Gender-based violence is a serious issue in Seychelles affecting many families and is a matter which is deeply rooted in gender inequality, said a high government official.
Activists around the world are marking the 16 Days of Activism against Gender-Based Violence from Nov. 25 to Dec. 10.
It is a daily reality for the “many women and girls who suffer in silence, behind closed doors, at the hand of those who are supposed to love and protect them. Violence against women and girls continues to increase according to the number of cases reported nationwide,” the principal secretary for family affairs, Marie-Josee Bonne, told SNA via email.
For the first three quarters of the year, 356 family violence cases were registered before the respective tribunal, nine more than for the same period in 2018.
Bonne also told SNA that some domestic violence even result in death.
“There have been a few cases where women have lost their lives due to domestic violence – a lady at Anse Boileau whose body was chopped and dumped in Caiman River, a lady who was found dead in her home at Pointe Larue. There is also the incident which occurred on January 1 or 2, where a woman died in hospital as a result of being hit by her partner,” said Bonne.
She noted that during 2019 there were several cases where men have lost their lives as a result of domestic violence in Seychelles, an archipelago in the western Indian Ocean.
In the Convention on the Elimination of Discrimination against Women in Geneva from October 21 to November 8, the Seychelles delegation informed the committee of measures being taken to tackle this problem.
A National Domestic Violence Bill has been submitted to the National Assembly. The bill focuses on domestic violence and is not limited only to violence against women and girls but also provides protection to male victims. The Bill is before parliament for consideration in the first quarter of 2020. 

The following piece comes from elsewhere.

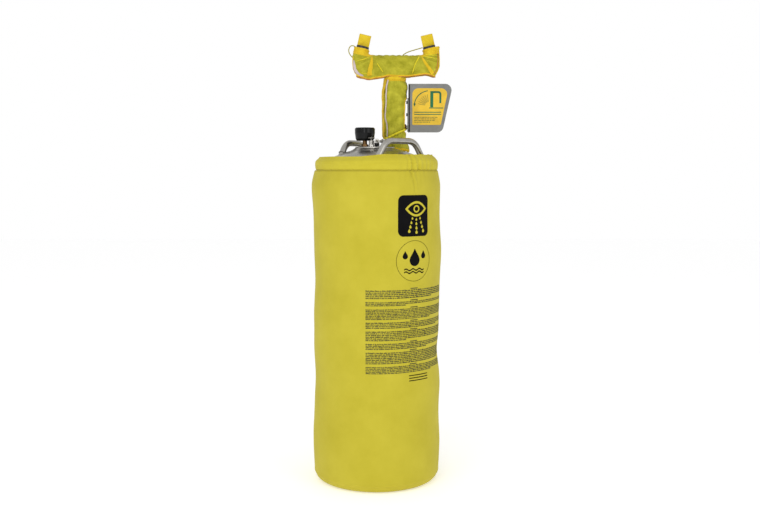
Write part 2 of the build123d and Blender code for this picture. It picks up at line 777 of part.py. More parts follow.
with BuildPart() as head_tee:
    with BuildSketch(yoke_plane.offset(-TEE_HALF)):
        Circle(14)
    extrude(amount=2 * TEE_HALF)
    with BuildSketch(RISER.offset(HEAD_Z - 24)):
        Circle(14)
    extrude(amount=24)
    with BuildSketch(yoke_plane.offset(-TEE_HALF)):
        Circle(BORE)
    extrude(amount=2 * TEE_HALF, mode=Mode.SUBTRACT)
    with BuildSketch(RISER.offset(HEAD_Z - 24)):
        Circle(BORE)
    extrude(amount=24, mode=Mode.SUBTRACT)
    for low in (-TEE_HALF, YOKE_FROM):
        with BuildSketch(yoke_plane.offset(low)):
            Circle(PIPE_R)
        extrude(amount=TEE_HALF - YOKE_FROM, mode=Mode.SUBTRACT)
    with BuildSketch(RISER.offset(HEAD_Z - 24)):
        Circle(PIPE_R)
    extrude(amount=12, mode=Mode.SUBTRACT)
head_tee.part.label = "head_tee"
export_step(head_tee.part, "parts/head_tee.step")

with BuildPart() as yoke_pipes:
    for low in (-YOKE_TO, YOKE_FROM):
        with BuildSketch(yoke_plane.offset(low)):
            Circle(PIPE_R)
            Circle(PIPE_BORE, mode=Mode.SUBTRACT)
        extrude(amount=YOKE_TO - YOKE_FROM)
yoke_pipes.part.label = "yoke_pipes"
export_step(yoke_pipes.part, "parts/yoke_pipes.step")

ELBOW_SOCKET = 18.0
NOZZLE_START = 14.0
SHANK_R = 9.5
left_nozzle = nozzle_plane(SIDES["left"])
inboard = Plane(origin=left_nozzle.origin, x_dir=(0, 1, 0), z_dir=(1, 0, 0))
with BuildPart() as elbows:
    with Locations(left_nozzle.origin):
        Sphere(ELBOW_R)
    with BuildSketch(inboard):
        Circle(ELBOW_R - ELBOW_STEP)
    extrude(amount=ELBOW_SOCKET)
    with BuildSketch(left_nozzle):
        Circle(ELBOW_R - 2 * ELBOW_STEP)
    extrude(amount=20)
    with BuildSketch(inboard.offset(ELBOW_OUT - YOKE_TO)):
        Circle(PIPE_R)
    extrude(amount=20, mode=Mode.SUBTRACT)
    with BuildSketch(inboard):
        Circle(BORE)
    extrude(amount=20, mode=Mode.SUBTRACT)
    with BuildSketch(left_nozzle):
        Circle(BORE - 1)
    extrude(amount=30, mode=Mode.SUBTRACT)
    with BuildSketch(left_nozzle.offset(NOZZLE_START)):
        Circle(SHANK_R)
    extrude(amount=30, mode=Mode.SUBTRACT)
    mirror(about=Plane.YZ.offset(RISER_X))
elbows.part.label = "elbows"
export_step(elbows.part, "parts/elbows.step")

for name, side in SIDES.items():
    section = nozzle_section(side)
    along = nozzle_plane(side)
    with BuildPart() as spray_head:
        with BuildSketch(section):
            with BuildLine():
                Polyline(
                    (6, NOZZLE_START),
                    (SHANK_R, NOZZLE_START),
                    (SHANK_R, 21),
                    (11, 23),
                    (NOZZLE_R, 36),
                    (NOZZLE_R, NOZZLE_TOP),
                    (13, NOZZLE_TOP),
                    (13, 38),
                    (6, 34),
                    close=True,
                )
            make_face()
        revolve(axis=Axis(along.origin, along.z_dir))
    spray_head.part.label = f"spray_head_{name}"
    export_step(spray_head.part, f"parts/spray_head_{name}.step")

FACE_AT = 43.5
with BuildPart() as spray_faces:
    for side in SIDES.values():
        with BuildSketch(nozzle_plane(side).offset(FACE_AT)):
            Circle(13)
            Circle(0.8, mode=Mode.SUBTRACT)
            with PolarLocations(5, 6):
                Circle(0.8, mode=Mode.SUBTRACT)
            with PolarLocations(9.5, 12):
                Circle(0.8, mode=Mode.SUBTRACT)
        extrude(amount=3)
spray_faces.part.label = "spray_faces"
export_step(spray_faces.part, "parts/spray_faces.step")

with BuildPart() as flow_controls:
    for side in SIDES.values():
        with BuildSketch(nozzle_plane(side).offset(24)):
            Circle(6)
            Circle(2, mode=Mode.SUBTRACT)
        extrude(amount=4)
flow_controls.part.label = "flow_controls"
export_step(flow_controls.part, "parts/flow_controls.step")

CAP_LOW = 42.0
CAP_IN_TOP = 53.0
CAP_TOP = 54.8
cap_r = NOZZLE_R + CAP_GAP + CAP_WALL
for name, side in SIDES.items():
    along = nozzle_plane(side)
    with BuildPart() as dust_cap:
        with BuildSketch(along.offset(CAP_LOW)):
            Circle(cap_r)
        extrude(amount=CAP_TOP - CAP_LOW)
        with BuildSketch(along.offset(CAP_LOW)):
            Circle(NOZZLE_R + CAP_GAP)
        extrude(amount=CAP_IN_TOP - CAP_LOW, mode=Mode.SUBTRACT)
    dust_cap.part.label = f"dust_cap_{name}"
    export_step(dust_cap.part, f"parts/dust_cap_{name}.step")

    with BuildPart() as pull_tab:
        with BuildSketch(along.offset(CAP_TOP)):
            RectangleRounded(TAB_SIZE, TAB_THICK, 2.5)
        extrude(amount=TAB_SIZE)
    pull_tab.part.label = f"pull_tab_{name}"
    export_step(pull_tab.part, f"parts/pull_tab_{name}.step")

# ---------------------------------------------------------------- fabric on the riser and the head

SLOT = (905.0, 1005.0)
SLOT_WIDTH = 32.0


def slot_cutter():
    """The opening in the fabric's right side, through which the flag valve's stem comes out."""
    with BuildPart() as cutter:
        with BuildSketch(Plane.YZ.offset(SLEEVE_X + 10)):
            with Locations((RISER_Y, sum(SLOT) / 2)):
                RectangleRounded(SLOT_WIDTH, SLOT[1] - SLOT[0], 8)
        extrude(amount=40)
    return cutter.part


with BuildPart() as riser_sleeve:
    with BuildSketch(SLEEVE_PLANE.offset(SLEEVE_LOW)):
        Ellipse(*SLEEVE)
        Ellipse(SLEEVE[0] - FABRIC, SLEEVE[1] - FABRIC, mode=Mode.SUBTRACT)
    extrude(amount=SLEEVE_TOP - SLEEVE_LOW)
    add(slot_cutter(), mode=Mode.SUBTRACT)
riser_sleeve.part.label = "riser_sleeve"
export_step(riser_sleeve.part, "parts/riser_sleeve.step")

TIE_LEAN = math.radians(24)
TIE_WIDTH = 5.0
TIE_Z = 905.5
tie_slab = Plane(origin=(SLEEVE_X, RISER_Y, TIE_Z), z_dir=(-math.sin(TIE_LEAN), 0, math.cos(TIE_LEAN)))
with BuildPart() as sleeve_tie:
    with BuildSketch(SLEEVE_PLANE.offset(SLEEVE_LOW)):
        Ellipse(SLEEVE[0] + 1.2, SLEEVE[1] + 1.2)
        Ellipse(*SLEEVE, mode=Mode.SUBTRACT)
    extrude(amount=60)
    split(bisect_by=tie_slab.offset(-TIE_WIDTH / 2), keep=Keep.TOP)
    split(bisect_by=tie_slab.offset(TIE_WIDTH / 2), keep=Keep.BOTTOM)
    add(slot_cutter(), mode=Mode.SUBTRACT)
sleeve_tie.part.label = "sleeve_tie"
export_step(sleeve_tie.part, "parts/sleeve_tie.step")


def hood(inset):
    """The head cover's outside, or its inside when the fabric is taken off; its bottom stays open."""
    half = COVER_HALF_Y - inset
    top = COVER_TOP - inset
    low = COVER_LOW - (5 if inset else 0)
    with BuildPart() as solid:
        with BuildSketch(Plane.YZ.offset(COVER_X[0] + inset)):
            with Locations((RISER_Y, (low + top) / 2)):
                Rectangle(2 * half, top - low)
        extrude(amount=COVER_X[1] - COVER_X[0] - 2 * inset)
        fillet(solid.edges().filter_by(Axis.X).group_by(Axis.Z)[-1], 18 - inset)
    return solid.part


with BuildPart() as head_cover:
    add(hood(0))
    for side in SIDES.values():
        with BuildSketch(nozzle_plane(side).offset(22)):
            Circle(CUFF_R)
        extrude(amount=26)
    add(hood(FABRIC), mode=Mode.SUBTRACT)
    for side in SIDES.values():
        with BuildSketch(nozzle_plane(side).offset(15)):
            Circle(CUFF_R - FABRIC)
        extrude(amount=50, mode=Mode.SUBTRACT)
head_cover.part.label = "head_cover"
export_step(head_cover.part, "parts/head_cover.step")

# Each tether runs from its cap's edge to the head cover, and its points are the cord's route.
TETHERS = {
    "left": [
        (-53.9, 60, 1133.5),
        (-61.5, 60, 1138.5),
        (-70.0, 60, 1136),
        (-74.0, 60, 1125),
        (-70.0, 60, 1113.5),
        (-63.2, 60, 1107),
    ],
    "right": [
        (120.9, 62, 1132.5),
        (113.0, 64.5, 1130.6),
        (71.0, 77, 1119.8),
        (66.5, 78.5, 1109.8),
    ],
}
for name, points in TETHERS.items():
    radii = arc_radii(points)
    tether, length = tube_along(points, radii, TETHER_R)
    print(
        f"tether_{name}: length {length:.1f} mm, radii",
        [round(r, 1) for r in radii],
        f"volume over section times length {tether.volume / (math.pi * TETHER_R**2 * length):.4f}",
    )
    tether.label = f"tether_{name}"
    export_step(tether, f"parts/tether_{name}.step")
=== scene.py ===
"""Looks of a portable eyewash station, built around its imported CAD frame. Lengths are in metres."""

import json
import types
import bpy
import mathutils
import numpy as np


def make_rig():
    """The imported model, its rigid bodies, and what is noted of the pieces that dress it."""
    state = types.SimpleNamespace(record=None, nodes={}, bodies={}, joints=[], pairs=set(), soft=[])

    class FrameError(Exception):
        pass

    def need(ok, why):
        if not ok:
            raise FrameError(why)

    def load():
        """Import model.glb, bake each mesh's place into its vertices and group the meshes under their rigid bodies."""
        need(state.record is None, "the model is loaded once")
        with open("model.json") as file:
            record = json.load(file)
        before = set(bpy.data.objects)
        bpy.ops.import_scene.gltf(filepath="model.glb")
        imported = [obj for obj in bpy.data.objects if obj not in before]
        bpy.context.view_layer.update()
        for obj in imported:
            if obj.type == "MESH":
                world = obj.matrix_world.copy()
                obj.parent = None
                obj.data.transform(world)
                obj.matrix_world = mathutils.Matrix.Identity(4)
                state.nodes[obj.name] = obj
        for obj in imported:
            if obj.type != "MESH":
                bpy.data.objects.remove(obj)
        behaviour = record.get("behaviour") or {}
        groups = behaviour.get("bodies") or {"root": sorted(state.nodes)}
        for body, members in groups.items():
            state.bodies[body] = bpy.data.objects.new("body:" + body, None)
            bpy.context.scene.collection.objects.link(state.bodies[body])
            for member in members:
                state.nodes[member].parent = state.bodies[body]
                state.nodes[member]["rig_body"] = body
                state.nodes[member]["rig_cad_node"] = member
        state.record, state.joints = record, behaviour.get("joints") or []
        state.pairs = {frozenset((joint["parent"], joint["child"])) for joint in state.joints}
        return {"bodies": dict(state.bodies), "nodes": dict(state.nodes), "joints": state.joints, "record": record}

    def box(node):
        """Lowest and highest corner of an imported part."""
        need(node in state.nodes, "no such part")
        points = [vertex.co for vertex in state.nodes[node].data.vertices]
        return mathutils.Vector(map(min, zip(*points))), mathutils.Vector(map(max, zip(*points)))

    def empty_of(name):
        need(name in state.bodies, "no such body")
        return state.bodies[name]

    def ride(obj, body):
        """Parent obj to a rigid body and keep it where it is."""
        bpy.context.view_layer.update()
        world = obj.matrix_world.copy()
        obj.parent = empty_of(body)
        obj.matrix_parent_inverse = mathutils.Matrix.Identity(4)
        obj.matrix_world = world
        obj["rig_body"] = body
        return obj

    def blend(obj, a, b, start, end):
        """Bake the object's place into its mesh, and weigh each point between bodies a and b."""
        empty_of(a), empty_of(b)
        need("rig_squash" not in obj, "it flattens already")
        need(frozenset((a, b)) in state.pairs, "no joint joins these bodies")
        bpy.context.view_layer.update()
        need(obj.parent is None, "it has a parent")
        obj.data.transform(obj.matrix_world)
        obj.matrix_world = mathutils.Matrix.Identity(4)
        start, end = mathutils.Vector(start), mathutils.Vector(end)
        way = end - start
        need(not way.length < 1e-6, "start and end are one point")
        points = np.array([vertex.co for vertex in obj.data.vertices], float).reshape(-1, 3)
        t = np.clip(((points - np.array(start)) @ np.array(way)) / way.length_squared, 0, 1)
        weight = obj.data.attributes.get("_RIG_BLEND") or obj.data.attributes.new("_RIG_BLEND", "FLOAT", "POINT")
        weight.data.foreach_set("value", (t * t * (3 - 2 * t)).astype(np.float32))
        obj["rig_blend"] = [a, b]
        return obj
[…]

“There is ongoing discussion and procedures to build a one-stop centre for women and girl victims of gender-based violence. The proposed amendments to the Children Act, which will ban corporal punishment of girls and boys as well as reasonable chastisements by parents,” said Bonne.
In November last year, the only official shelter for women who were victims of gender-based violence opened its doors with the financial support of the European Union.  
Bonne and her team have also completed a pilot study on the economic costs of gender-based violence.
Sensitisation campaigns are carried out throughout the year to educate and empower women. This included adverts, television spots and short documentaries on media and talks in workplaces among others.
The Family Tribunal makes provision for the protection from domestic violence in civil cases. As a special court, the Family Tribunal has some advantages over the Courts, as its proceeding are less formal, more flexible, less expensive and resolves disputes speedily.
The Gender Secretariat has received support to undertake research work from local and international organisations.  The Gender-Based Violence National Baseline Study 2016 was done conjointly with South Africa’s Genderlinks and the National Bureau of Statistics.